Tuesday, January 24, 2012

Shocked About Static?

Static Shock was one of several old Milestone titles I picked up regularly (Hardware and Blood Syndicate being the others, if your interested), so when I saw that it was getting a new lease on life, I was intrigued to say the least.

I got over that pretty quick. Heck, I got over DC NU52 pretty quick. OMAC was fun, but repetitive. Frankenstein was concept-awesome but execution-average. All-Star Western is stuck in Gotham City: CSI Ol' Timey Edition, which was cool, but I'd like some frontier six-gun action, pleaseandthankyou. Demon Knights is still on its first story six issues in (and oh it's a good story, but c'mon...six issues?). And Static Shock was...disappointing. Not bad, but not good.

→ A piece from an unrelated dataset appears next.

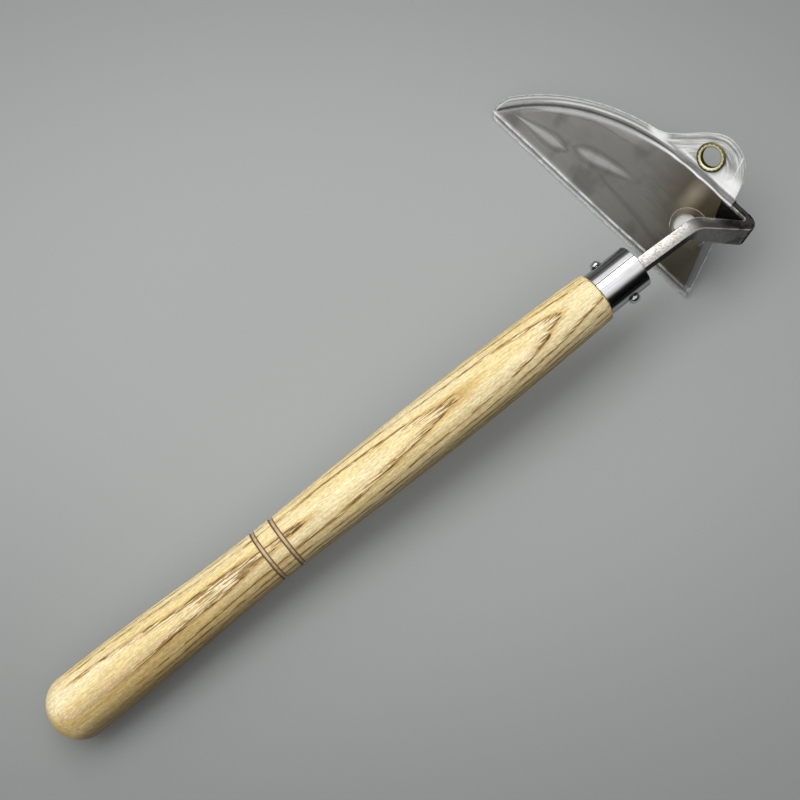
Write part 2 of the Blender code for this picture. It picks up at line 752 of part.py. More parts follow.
def build():
    for leftover in list(bpy.data.objects):
        bpy.data.objects.remove(leftover, do_unlink=True)
    wood = principled("pale hardwood", (0.72, 0.50, 0.26), 0.55)
    bright = principled("polished steel tube", (0.78, 0.78, 0.79), 0.12, 1.0)
    satin = principled("satin stainless bar", (0.62, 0.61, 0.58), 0.3, 1.0)
    plate = principled("brushed stainless plate", (0.36, 0.35, 0.33), 0.35, 1.0)
    film = principled("clear soft film", (0.85, 0.86, 0.87), 0.15, 0.0, 0.35)
    brass = principled("pale brass", (0.80, 0.72, 0.45), 0.25, 1.0)

    grip = handle_frame()
    blade = blade_frame(grip)
    holes = [nail_hole(grip, 1, "cut_left_nail"), nail_hole(grip, -1, "cut_right_nail")]
    held = [make_grip(grip, wood, holes), make_ferrule(grip, bright, holes),
            make_nail(grip, bright, 1, "ferrule_nail_left"),
            make_nail(grip, bright, -1, "ferrule_nail_right"),
            make_neck(grip, blade, satin, holes), make_blade(blade, plate),
            make_weld(blade, satin)]
    cover = make_cover(blade, film, brass)

    tools = [item for item in bpy.data.objects if item.name.startswith("cut_")]
    centre = base_centre(held + cover)
    slide = add_empty("cover_slide", blade)
    parent_to(slide, cover)
    root = add_empty("hoe", Matrix.Identity(4))
    parent_to(root, held + tools + [slide])
    root.location = -centre
    bpy.context.view_layer.update()
    report(root, slide, grip, blade, centre)


def report(root, slide, grip, blade, centre):
    """Prints the places that a record of this hoe needs."""
    up, along, out = blade_axes()
    flat = Vector((ferrule_front() + 0.4 * ARM_REACH, -NECK_ASIDE, 0.5 * BAR_WIDTH))
    eyelet = blade @ Vector((*eyelet_place(), 0.0))
    for name, point in (("cover slide", blade.translation), ("neck flat", grip @ flat),
                        ("eyelet", eyelet), ("elbow", elbow_point(grip))):
        print(name, [round(value, 6) for value in point - centre])
    print("along edge", [round(value, 6) for value in along])
    print("neck flat normal", [round(value, 6) for value in grip.to_3x3() @ Vector((0, 0, 1))])
    print("blade normal", [round(value, 6) for value in out])


build()
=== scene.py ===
from math import atan2, cos, hypot, pi, radians, sin, sqrt, tan

import bmesh
import bpy
from mathutils import Matrix, Vector, kdtree


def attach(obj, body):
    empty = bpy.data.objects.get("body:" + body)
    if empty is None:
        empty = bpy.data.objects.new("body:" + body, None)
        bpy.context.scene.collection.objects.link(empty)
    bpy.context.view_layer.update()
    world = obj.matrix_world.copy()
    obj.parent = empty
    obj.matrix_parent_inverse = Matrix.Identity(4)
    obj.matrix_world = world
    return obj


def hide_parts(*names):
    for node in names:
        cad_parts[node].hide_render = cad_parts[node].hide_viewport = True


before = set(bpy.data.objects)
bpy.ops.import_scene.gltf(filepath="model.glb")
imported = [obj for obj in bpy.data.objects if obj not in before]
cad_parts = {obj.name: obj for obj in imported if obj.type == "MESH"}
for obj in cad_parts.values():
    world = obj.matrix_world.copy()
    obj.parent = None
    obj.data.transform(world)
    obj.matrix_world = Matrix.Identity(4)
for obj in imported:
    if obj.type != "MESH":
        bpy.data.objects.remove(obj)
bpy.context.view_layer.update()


# Grip
# One length of pale ring-porous hardwood, turned on a lathe with a domed butt, a waist,
# a belly and two scored finger grooves. It is sanded, left bare, and its front end is
# turned down to a tenon that the ferrule goes over.

GRIP_LENGTH = 0.3211
BUTT_DOME = 0.014
# Distance from the butt's end, and the diameter there.
BUTT = (0.0295, 0.0315)
WAIST = (0.1235, 0.027)
BELLY = (0.227, 0.0298)
NOSE_DIAMETER = 0.0257
NOSE_ROUND = 0.0016
GROOVES = (0.1245, 0.1352)
GROOVE_WIDTH = 0.0023
GROOVE_DEPTH = 0.0009
COARSE_STEP = 0.0025
FINE_STEP = 0.00023
TENON_DIAMETER = 0.0199
TENON_LENGTH = 0.0226
TENON_CHAMFER = 0.0004
grip_frame = Matrix.Translation((-0.207892, -0.048863, 0.01447)) @ Matrix.Rotation(
    radians(-5.0), 4, "Y")
LATEWOOD = (0.86, 0.69, 0.345)
PALE_LATEWOOD = (0.91, 0.775, 0.475)
EARLYWOOD = (0.94, 0.81, 0.60)
OCHRE = (0.60, 0.395, 0.125)
PORE = (0.085, 0.042, 0.012)
SIDE_SHADE_TINT = (0.69, 0.63, 0.53)
DULL_SILK = (0.82, 0.785, 0.70)
BRIGHT_SILK = (1.14, 1.14, 1.12)
GROOVE_FLOOR = (0.47, 0.35, 0.22)
BURNT_LIP = (0.13, 0.065, 0.022)
RING_WIDTH = 0.0023
RING_START = 0.04377
RING_DRIFT = 0.0035
PITH_DEPTH = 0.034
PITH_LEAN = 0.0108
PITH_BOW = 0.0024
BUTT_BOW = 0.0019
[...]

It was certainly a comic book of some form or another. Just not one for me. Which was confusing, because John Rozum is a writer I like (Midnight, Mass. was the sh*t, y'all I ain't even lying), so I was expecting something better.

So, apparently there was a reason that Static Shock was, how you say, 'uneven' in terms of quality. 

Yeah. That sounds depressingly familiar, don't it? It's not the same situation, really, but shades of Christmas Past and all that.

It's a shame for a variety of reasons. But at least now Rozum is free to do something else...like a new Midnight, Mass. series.

Y'know, if he wanted. No pressure.

Look...just gimme a one-shot. I'm not begging.

...

Fine, I'm begging.

2 comments:

pulpcitizen said...

It is a shame. I have enjoyed Rozum's work at Milestone (Xombi and Kobalt), and his Red Circle work at DC recently, so I wish DC had set up a situation to play to his strengths not simply serve as a vehicle for editor and artist alone as seems to be the case.

On another tangent: If All-Star Western is set in Gotham (East Coast), then why is it called a Western...? Just wondering...

Josh Reynolds said...

Because it stars Jonah Hex, I assume. I don't think it's supposed to be actually set in Gotham, but that's where the majority of the stories have taken place. It's an odd book.